Aluminum oxide is harder than steel, and the microscopic grains of aluminum oxide produced during the cleaning process creates a fine metal polishing compound which, mixed with the water you added, creates a paste that smoothes and polishes the chrome surface.

In English - How it works

A common way to clean a rusted chrome surface such as a fender is to use a fine steel wool. However, when you use this method you have to use a lot of elbow grease and you still end up with a slightly dull surface with some amount of scratching not to mention the messy 'dust' left over from the steel wool. That's because you are physically scraping off the rust. When you use the aluminum foil method you are dissolving the rust chemically so you don't need to rub nearly as hard and since the aluminum foil is softer than the chrome, you are left with few if any scratches. This method also allows you to get the rust out of some minor pitting without having to dig into the surface. The aluminum oxide that is created by friction when you rub the surface of the chrome leeches the rust away and when combined with the water you added creates it's own polishing compound so you end up with a clean, smooth, shiny surface.

Step by step

  1. Cut the aluminum foil into small squares. 3" by 3" should do.
  2. Wipe down or wash the surface to remove any surface dirt.
  3. Dip a square into some water or sprinkle some water on it and spread it around on the surface of the foil.
  4. Cup the wet square over the surface you want to clean so you get a nice even coverage.
  5. Start rubbing a 6 or 8 inch area and remember you don't have to rub very hard. As you rub, you'll feel the surface get smoother and smoother until the foil just glides over it. You will also notice a light brown paste building up. This is the polish that results from the chemical reaction.
  6. When the surface is nice and smooth and you have polished it, take a clean cloth and wipe the polish off.
  7. Once you finish cleaning and polishing the item you need to cover the surface to protect it from the elements.
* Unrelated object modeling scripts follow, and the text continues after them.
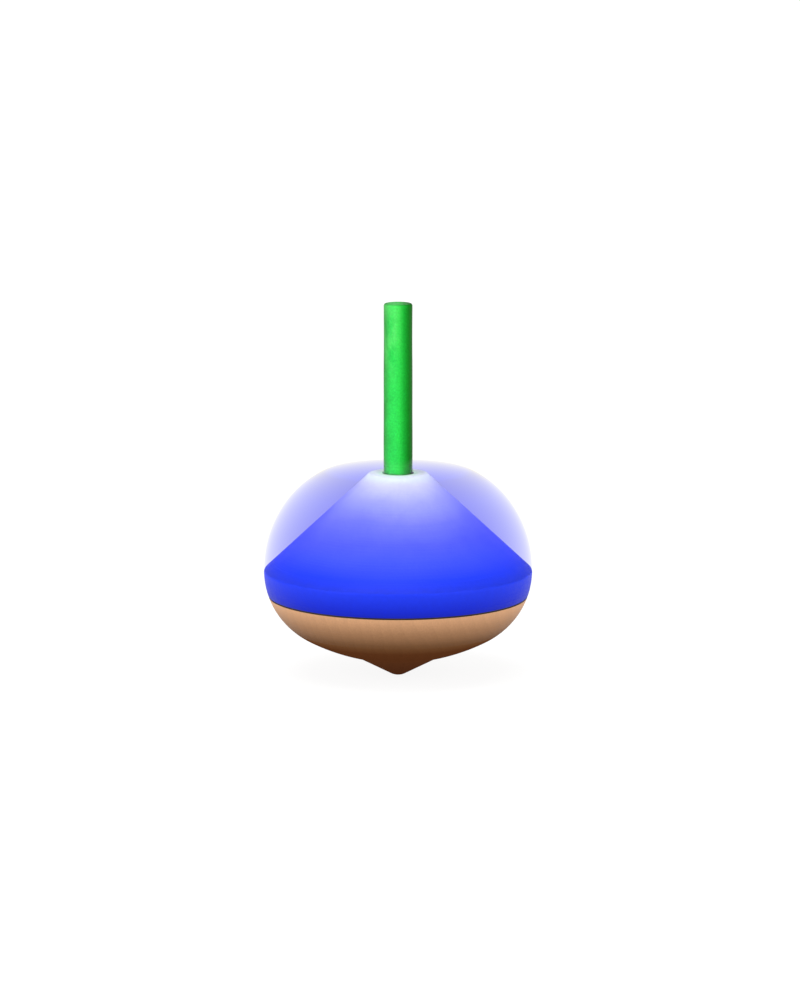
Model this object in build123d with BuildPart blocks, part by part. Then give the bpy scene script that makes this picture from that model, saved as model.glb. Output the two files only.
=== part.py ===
from build123d import *
from math import cos, radians, sin, tan
import os

# A hand-spun top, in millimetres. The origin is the point that touches the floor,
# and +Z is the spin axis, up the stem. Every piece is turned about that axis: its
# profile is drawn in the XZ plane, with X as the radius, and revolved.

# Overall sizes
total_height = 78.4  # floor to the end of the stem
body_diameter = 56.0  # across the rim
stem_diameter = 6.0  # a standard dowel

# Turned wooden body
rim_height = 22.3  # widest circle, where the cone begins
joint_height = 17.0  # glue line between the base and the cone body
cone_top_height = 42.8
cone_top_radius = 6.0
cone_top_round = 0.8
bowl_arc_radius = 16.0  # section of the band and of the upper bowl
bowl_arc_angle = 62.0  # how far that arc runs below the rim, in degrees
joint_bevel = 0.3  # on each side of the glue line, so that a fine groove shows

# Stem
tenon_shoulder = 0.25  # how far the tenon is turned down, all round
core_web = 1.7  # wood left in the base between the tenon's bore and the spigot's
stem_bevel = 0.4

# Turned point, which carries the top on the floor
point_radius = 9.0
point_slope = 27.5  # degrees above the floor
nose_round = 3.5
spigot_radius = 3.0
spigot_length = 5.0
spigot_bevel = 0.3

# Clear dome over the cone
dome_crown = 1.1  # how thick the dome is over the flat top of the cone
dome_shoulder_width = 24.2  # horizontal half axis of the shoulder's elliptical arc
dome_shoulder_angle = 63.0  # how far that arc climbs towards the crown, in degrees
dome_crown_round = 7.0  # between the shoulder and the flat crown

# Clearances
glue_film = 0.05  # all round the tenon, in its bores
dome_film = 0.1  # between the cone and the dome, square to the cone
running_clearance = 0.05  # all round the point's spigot
end_gap = 0.3  # beyond the end of the tenon and of the spigot, in their blind bores

# Sizes that follow from the ones above
body_radius = body_diameter / 2
stem_radius = stem_diameter / 2
tenon_radius = stem_radius - tenon_shoulder
tenon_bore_radius = tenon_radius + glue_film
spigot_bore_radius = spigot_radius + running_clearance
point_angle = radians(point_slope)
nose_edge = (nose_round * sin(point_angle), nose_round * (1 - cos(point_angle)))
point_height = nose_edge[1] + (point_radius - nose_edge[0]) * tan(point_angle)
cone_rise = (cone_top_height - rim_height) / (body_radius - cone_top_radius)
spigot_bore_end = point_height + spigot_length + end_gap
tenon_bore_end = spigot_bore_end + core_web
tenon_foot_height = tenon_bore_end + end_gap
dome_height = cone_top_height + dome_crown
dome_lift = dome_film * (1 + cone_rise**2) ** 0.5  # the dome film, measured along Z

# The bowl's upper section is one arc, upright at the rim
bowl_centre = (body_radius - bowl_arc_radius, rim_height)
joint_drop = rim_height - joint_height
joint_radius = bowl_centre[0] + (bowl_arc_radius**2 - joint_drop**2) ** 0.5
bowl_angle = radians(bowl_arc_angle)
bowl_turn = (
    bowl_centre[0] + bowl_arc_radius * cos(bowl_angle),
    bowl_centre[1] - bowl_arc_radius * sin(bowl_angle),
)

os.makedirs("parts", exist_ok=True)


# Point: a low cone with a rounded nose, on a spigot that runs in the base
with BuildPart() as point:
    with BuildSketch(Plane.XZ):
        with BuildLine():
            TangentArc((0, 0), nose_edge, tangent=(1, 0))
            Line(nose_edge, (point_radius, point_height))
            Line((point_radius, point_height), (0, point_height))
            Line((0, point_height), (0, 0))
        make_face()
    revolve(axis=Axis.Z)
    with BuildSketch(Plane.XY.offset(point_height)):
        Circle(spigot_radius)
    extrude(amount=spigot_length)
    chamfer(point.edges().group_by(Axis.Z)[-1], spigot_bevel)
point.part.label = "point"
export_step(point.part, "parts/point.step")


# Base: a turned wooden bowl, flat on top where it is glued to the cone body
with BuildPart() as base:
    with BuildSketch(Plane.XZ):
        with BuildLine():
            RadiusArc(bowl_turn, (joint_radius, joint_height), -bowl_arc_radius)
            TangentArc(
                bowl_turn,
                (point_radius, point_height),
                tangent=(-sin(bowl_angle), -cos(bowl_angle)),
            )
            Polyline(
                (point_radius, point_height),
                (0, point_height),
                (0, joint_height),
                (joint_radius, joint_height),
            )
        make_face()
    revolve(axis=Axis.Z)
    chamfer(base.edges().group_by(Axis.Z)[-1], joint_bevel)
    with BuildSketch(Plane.XY.offset(joint_height)):
        Circle(tenon_bore_radius)
    extrude(amount=tenon_bore_end - joint_height, mode=Mode.SUBTRACT)
    with BuildSketch(Plane.XY.offset(point_height)):
        Circle(spigot_bore_radius)
    extrude(amount=spigot_bore_end - point_height, mode=Mode.SUBTRACT)
base.part.label = "base"
export_step(base.part, "parts/base.step")


# Cone body: a narrow upright band below the rim, and a straight cone above it
with BuildPart() as cone_body:
    with BuildSketch(Plane.XZ):
        with BuildLine():
            RadiusArc((joint_radius, joint_height), (body_radius, rim_height), -bowl_arc_radius)
            Polyline(
                (body_radius, rim_height),
                (cone_top_radius, cone_top_height),
                (0, cone_top_height),
                (0, joint_height),
                (joint_radius, joint_height),
            )
        make_face()
    revolve(axis=Axis.Z)
    fillet(cone_body.edges().group_by(Axis.Z)[-1], cone_top_round)
    chamfer(cone_body.edges().group_by(Axis.Z)[0], joint_bevel)
    with BuildSketch(Plane.XY.offset(joint_height)):
        Circle(tenon_bore_radius)
    extrude(amount=cone_top_height - joint_height, mode=Mode.SUBTRACT)
cone_body.part.label = "cone_body"
export_step(cone_body.part, "parts/cone_body.step")


# Dome: a clear moulding that sits on the cone's flat top and fills the space
# between the cone and a rounded outline that goes on upright from the rim
shoulder_angle = radians(dome_shoulder_angle)
shoulder_base = rim_height + dome_lift
shoulder_height = (dome_height - shoulder_base) / sin(shoulder_angle)
shoulder_centre = (body_radius - dome_shoulder_width, shoulder_base)
crown_radius = shoulder_centre[0] + dome_shoulder_width * cos(shoulder_angle)
socket_top_radius = body_radius - (cone_top_height - shoulder_base) / cone_rise

with BuildPart() as dome:
    with BuildSketch(Plane.XZ) as dome_section:
        with BuildLine():
            EllipticalCenterArc(
                shoulder_centre,
                dome_shoulder_width,
                shoulder_height,
                arc_size=dome_shoulder_angle,
            )
            Polyline(
                (crown_radius, dome_height),
                (0, dome_height),
                (0, cone_top_height),
                (socket_top_radius, cone_top_height),
                (body_radius, shoulder_base),
            )
        make_face()
        crown_corners = dome_section.vertices().group_by(Axis.Y)[-1]
        fillet(crown_corners.sort_by(Axis.X)[-1], dome_crown_round)
    revolve(axis=Axis.Z)
    with BuildSketch(Plane.XY.offset(cone_top_height)):
        Circle(tenon_bore_radius)
    extrude(amount=dome_height - cone_top_height, mode=Mode.SUBTRACT)
dome.part.label = "dome"
export_step(dome.part, "parts/dome.step")


# Stem: a dowel whose shoulder stands on the dome's crown. Its turned-down tenon is
# glued through the dome and the cone body into the base
with BuildPart() as stem:
    with BuildSketch(Plane.XY.offset(dome_height)):
        Circle(stem_radius)
    extrude(amount=total_height - dome_height)
    chamfer(stem.edges().group_by(Axis.Z)[-1], stem_bevel)
    with BuildSketch(Plane.XY.offset(tenon_foot_height)):
        Circle(tenon_radius)
    extrude(amount=dome_height - tenon_foot_height)
    chamfer(stem.edges().group_by(Axis.Z)[0], stem_bevel)
stem.part.label = "stem"
export_step(stem.part, "parts/stem.step")
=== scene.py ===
import math

import bmesh
import bpy
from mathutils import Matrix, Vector

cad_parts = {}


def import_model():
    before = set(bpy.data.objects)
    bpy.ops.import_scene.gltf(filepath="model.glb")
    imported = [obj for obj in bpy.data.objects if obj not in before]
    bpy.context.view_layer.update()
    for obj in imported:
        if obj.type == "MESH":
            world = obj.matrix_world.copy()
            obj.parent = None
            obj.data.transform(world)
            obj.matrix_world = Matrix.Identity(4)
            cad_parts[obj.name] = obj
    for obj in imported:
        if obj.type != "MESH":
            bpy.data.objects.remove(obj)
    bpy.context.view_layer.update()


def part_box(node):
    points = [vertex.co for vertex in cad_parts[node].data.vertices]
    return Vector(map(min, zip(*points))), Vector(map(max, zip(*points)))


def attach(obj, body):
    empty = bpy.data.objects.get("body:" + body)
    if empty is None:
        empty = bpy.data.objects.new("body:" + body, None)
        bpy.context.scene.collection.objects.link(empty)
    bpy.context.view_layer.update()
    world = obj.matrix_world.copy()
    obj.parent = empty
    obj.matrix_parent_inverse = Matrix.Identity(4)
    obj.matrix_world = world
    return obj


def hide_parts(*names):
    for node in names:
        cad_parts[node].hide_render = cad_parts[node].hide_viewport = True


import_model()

MM = 0.001

# Sizes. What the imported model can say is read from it; the rest of each section is named here.
stem_low, stem_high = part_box("stem")
cone_low, cone_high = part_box("cone_body")
base_low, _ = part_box("base")
_, point_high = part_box("point")
dome_low, dome_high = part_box("dome")

BODY_RADIUS = cone_high.x
POINT_RADIUS = point_high.x
JOINT_Z = cone_low.z
CONE_TOP_Z = cone_high.z
DOME_TOP_Z = dome_high.z
DOME_RIM_Z = dome_low.z
POINT_SEAT_Z = base_low.z
SPIGOT_TOP_Z = point_high.z
STEM_FOOT_Z = stem_low.z
STEM_TOP_Z = stem_high.z
STEM_RADIUS = stem_high.x

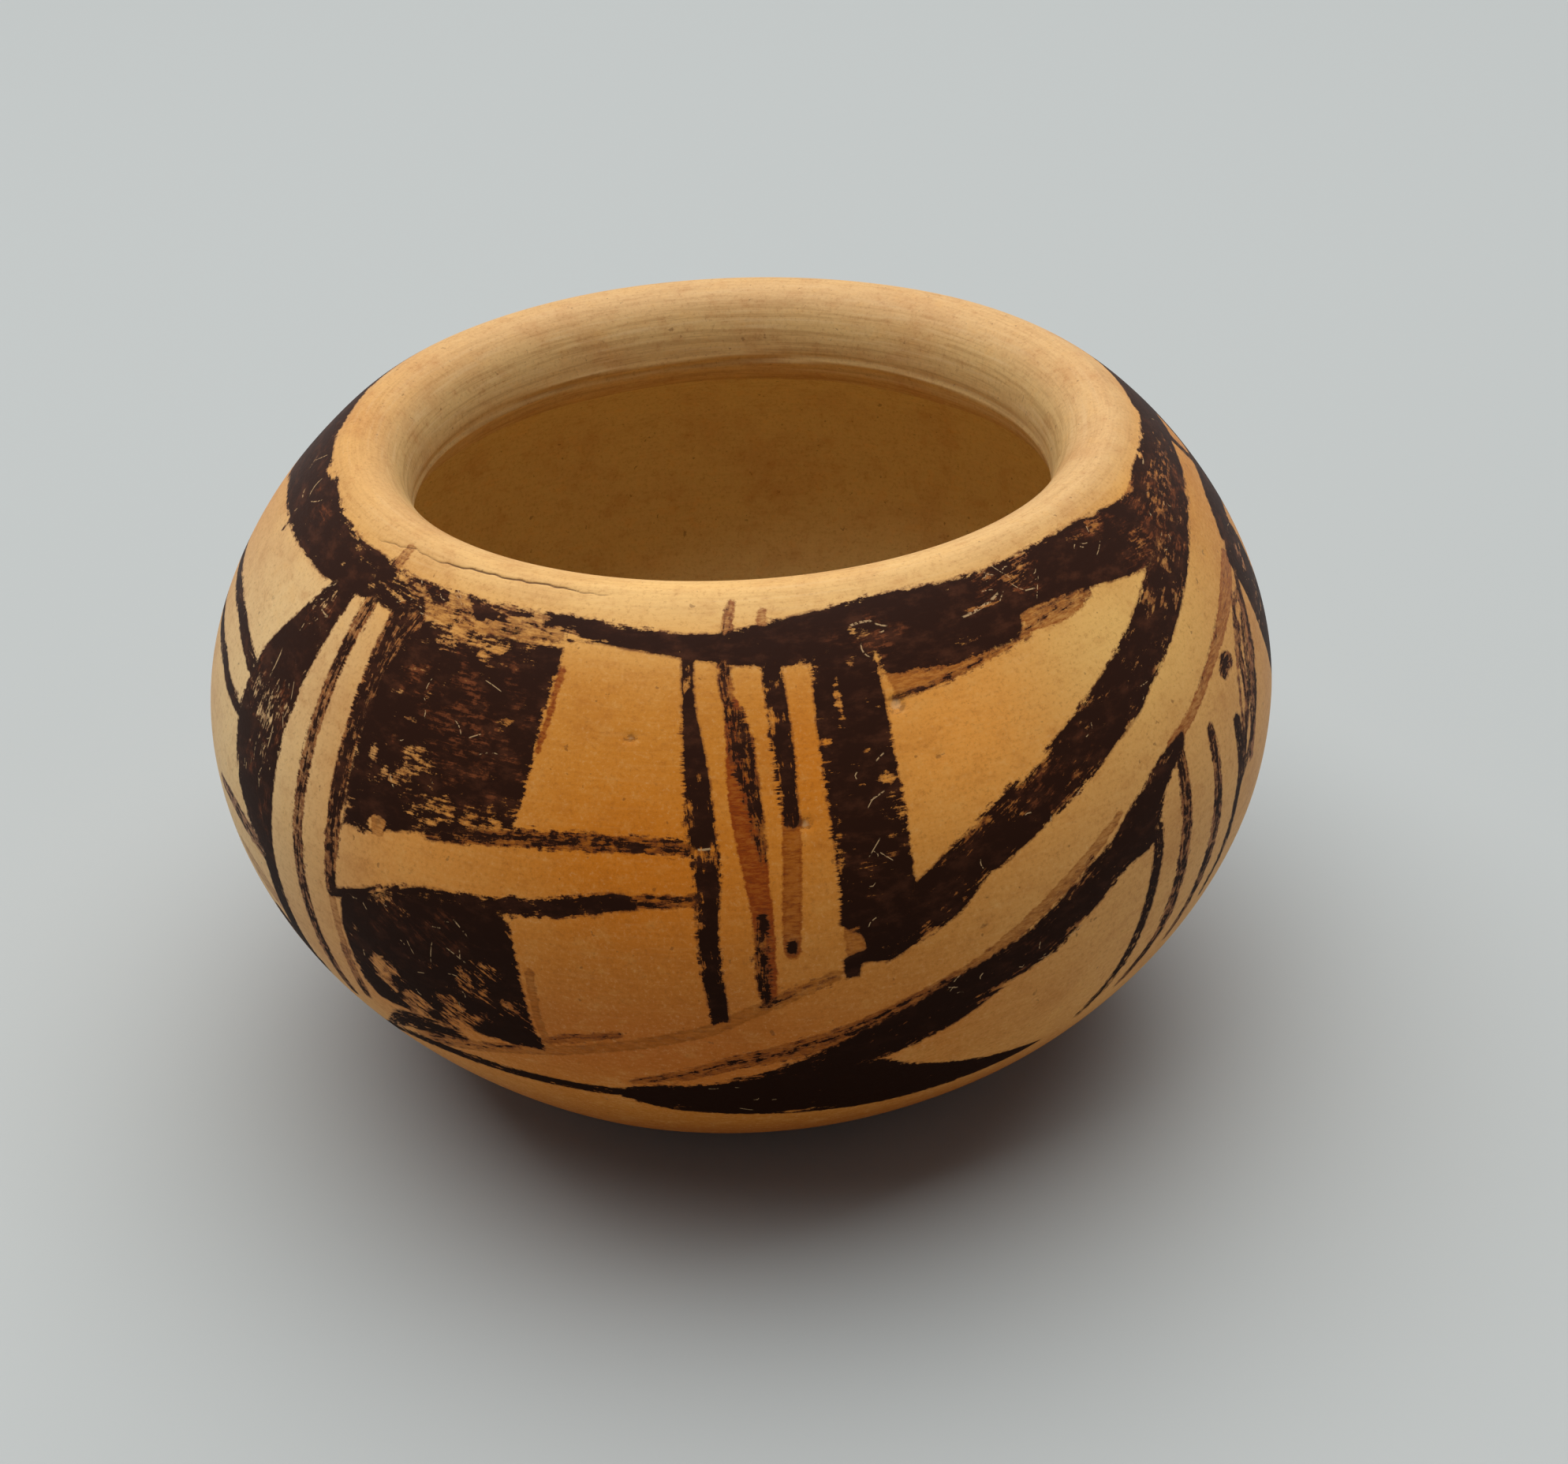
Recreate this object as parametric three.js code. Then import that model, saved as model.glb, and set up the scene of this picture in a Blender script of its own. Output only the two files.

At a minimum you can wipe it down thoroughly with a clean cloth. Since cloth inherently contains some amount of oil, this will give you at least some protection. The best method would be to use a small amount of chrome polish or maybe something like turtle wax or an equivalent kind of wax or polish. Make sure you wipe the surface down with a paper towel first instead of a cloth because paper doesn't contain any oil so you will have a clean and dry surface for the wax or polish to adhere to.

Limitations - There's always a catch

If the surface is severely pitted or some of the chrome plating has peeled off, there is a limit to how much you can do. Since this method removes the rust chemically, you should still be able to get rid of most if not all of the rust. And since it creates it's own polishing compound, you should be able to feather (taper) the peeled off edges to help prevent more peeling in the future. Again, once you have the surface as rust free and smoothed down as much as possible, don't forget to apply some form of wax or polish.

Tips - Things we noticed along the way

  • Use a little extra water if you want a super fine finish.
  • Wad up a larger piece of foil when you work on pitted areas. The edges created will help smooth down the pits.
  • Don't rub too long with the first 'paste' created. Once the surface feels nice and smooth and you've wiped the gunk off, you can use a new piece of foil with some more water to get as much shine as you like.
  • Don't waste your time with a severely pitted surface since the rust has probably eaten down through the chrome to the bare metal. Smooth it down as much as you can with steel wool then use the aluminum foil method to remove as much rust as possible.
  • The aluminum foil method also works pretty well on steel. It removes the rust well, but don't expect that super shiny finish like you get with the chrome because it never had that to begin with.
  • To get the best results, remove that fender or other part so you can work on it easily without having nooks and crannies to dig into.
  • If you're working on severely rusted rims, you might want to use a steel brush to remove the worst rust spots first. This will also remove any caked on road gunk so you have a better surface to work with.